When a well-packaged web of lies has been sold gradually to the masses over generations, the truth will seem utterly preposterous and its speaker a raving lunatic
— (Perhaps) Donald James

  1. Some think that the present election turmoil in the United States is just the usual American over-the-top way of doing things.
  2. That it happens to coincide with an unrelated pandemic which governments around the world are mishandling to a quite extraordinary degree is just the way things are.
  3. That coincidentally the World Economic Forum, the UN, the Central Banks all talking about a "Great Reset" is another unrelated exercise.
  4. And that elected (and maybe unelected) leaders around the world are suddenly all with one voice talking up a vacuous "Build Back Better" slogan is merely political posturing as usual.

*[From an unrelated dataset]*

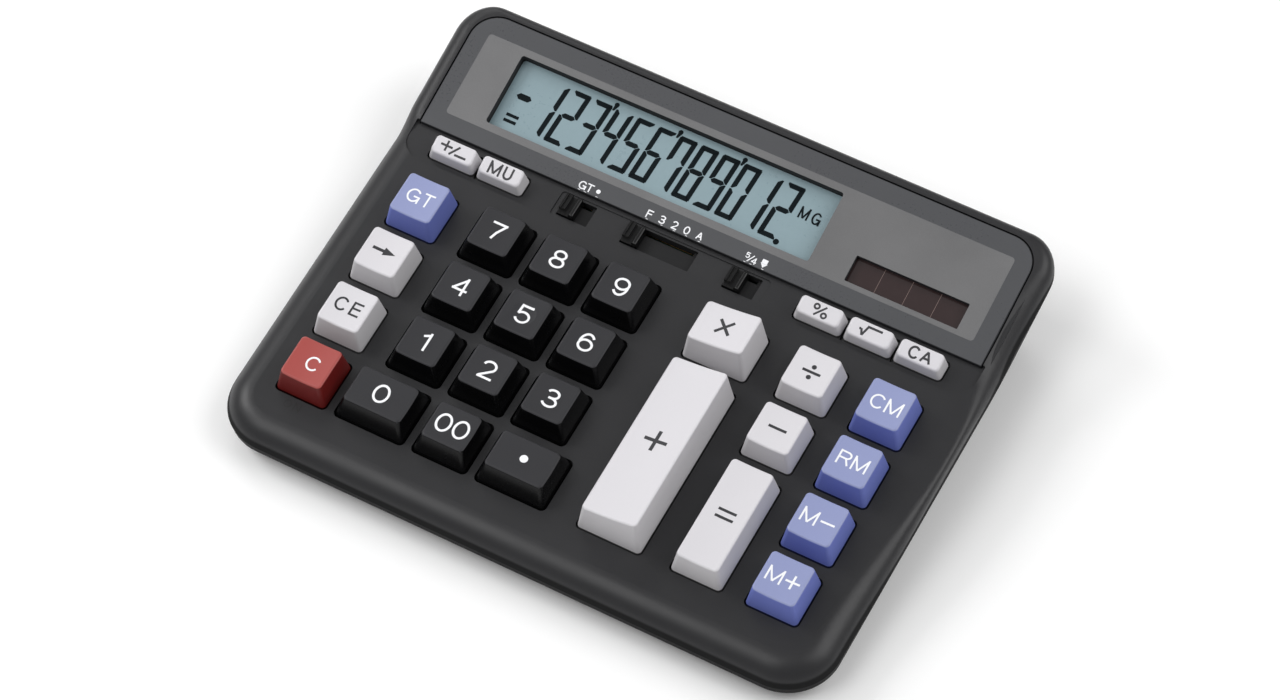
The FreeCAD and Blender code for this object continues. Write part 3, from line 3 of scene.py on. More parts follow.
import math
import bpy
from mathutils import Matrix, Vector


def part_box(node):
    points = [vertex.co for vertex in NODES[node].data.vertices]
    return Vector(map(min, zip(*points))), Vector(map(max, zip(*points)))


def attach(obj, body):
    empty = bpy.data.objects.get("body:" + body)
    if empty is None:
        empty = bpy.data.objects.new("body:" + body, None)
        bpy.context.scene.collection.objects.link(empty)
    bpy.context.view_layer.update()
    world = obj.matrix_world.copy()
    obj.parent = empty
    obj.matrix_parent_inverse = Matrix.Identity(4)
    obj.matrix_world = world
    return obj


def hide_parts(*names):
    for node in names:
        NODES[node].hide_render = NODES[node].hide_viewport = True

Maybe we should bear in mind the Ian Fleming quote from Goldfinger:

Mr Bond, they have a saying in Chicago: 'Once is happenstance. Twice is coincidence. The third time it's enemy action'

If it is indeed enemy action then it's on a quite unprecedented global scale and likely to have very far-reaching consequences for all humanity, so maybe we shouldn't be too complacent to consider that possibility?

Martin Geddes is a British independent researcher who has spent much time and effort to look into recent world events. He shares his thoughts with us in the form of a document which lays out his progress since 2017 (although I think he was getting involved a great deal earlier). I suppose it's a bit like a diary in which he wrote down his personal reflections, and then sanitized for consumption by his readership. He includes some nice pictures as well.

"Over the past 7+ years, I have put in far more hours of research and effort into a “side project” than I have into telecoms and tech. The subject doesn’t have a name, and there is no destination. If I was forced to describe it, I might choose “light and truth”. What is real, which way is “up”, and how can we really know? What I have discovered has forced me to reconsider many core beliefs"

At 54 pages it's a long but informative read which covers a huge amount of ground - and I would be very surprised if December 2020 is where it ends!

"On the surface of modernity we have Enlightenment values and scientific rationality. Yet when you take the cultural covers off, you find inside a war on objectivity — and a monumental power struggle to define reality itself"

Certainly it's a struggle to define our perceptions of reality - and the good news is that we ourselves have a hand in that, for better or for worse.

You can read in your browser, or you can download the original.

(My suggestion is to read in your browser, download from there, and read the PDF in Adobe Reader or your favoured software, as this gives you an index so that you can find your way around over several sessions)

Highly recommended if you prefer world events that do not take you too much by surprise.